Maxim’s full-size steam-driven aircraft of 1894.

It was powered by two lightweight steam engines of his design that produced 180 hp each. Each engine drove a propeller of over 17 feet in diameter. The four wheel undercarriage ran along 1,800 feet of steel rails, which had a wooden guard rail to restrain the vehicle from raising any higher than 2 feet. The total weight of the machine and crew of three was 3-1/2 tons. On the test flight the machine rose in the air and caught on the rails and brought the test to a stop. That performance proved beyond Maxim’s expectations the thrust of his propeller design. Having proved his point on thrust and lift, he stopped his experiments.


Langley was apprenticed in architecture and civil engineering but turned his interest to astronomy and astrophysics. From 1887 until his death, he served as the secretary of the Smithsonian Institution. He started his serious investigations of flight in 1887 with the construction of a whirling arm test mechanism to test bird wings and airfoils. He also tested 30 to 40 rubber-powered model airplanes. In 1891 he started building his steam-powered models called “Aerodromes.”

His first successful one, the No. 5 Aerodrome, was built as a tandem wing machine. It first flew on May 6, 1896 — a distance of more than 3,000 feet. The machine had a wing area of about 65 square feet and the steam engine of about 1 hp drove two midship-mounted propellers.

Langley’s first successful Aerodrome flew a distance of over 3,000 feet in 1896.

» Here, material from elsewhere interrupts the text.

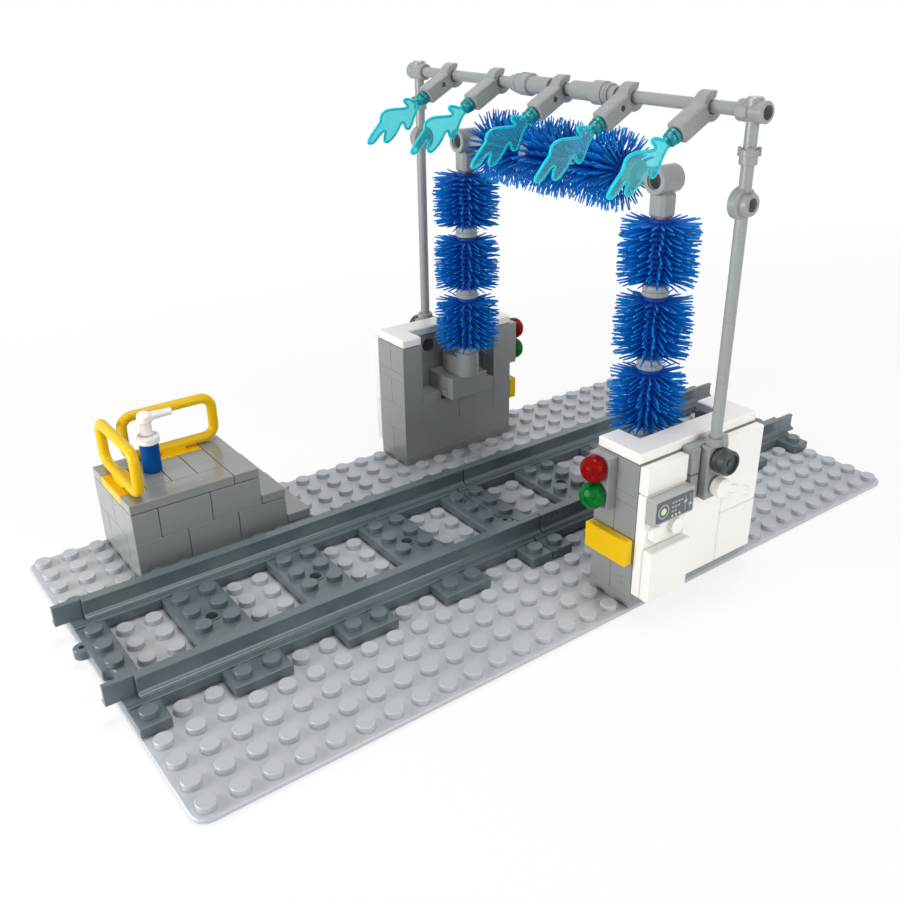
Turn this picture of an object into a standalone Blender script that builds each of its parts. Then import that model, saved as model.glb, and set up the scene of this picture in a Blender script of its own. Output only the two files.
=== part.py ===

Based on his success, Langley received a federal grant to develop a full-size man-carrying aircraft. This was completed in 1903. Attempts to fly the machine in October and December 1903 ended in failure with the craft crashing into the Potomac River. Nine days after the last attempt, the Wright brothers successfully demonstrated their flyer.


In 1896 the Wright brothers read regularly of the gliding experiments of Lilienthal. His death while gliding increased their interest in flight and gendered a desire to solve the problem of powered flight. They also studied the efforts of Maxim, Chanute and Langley. From these studies they came to realize the obstacles on the path to success.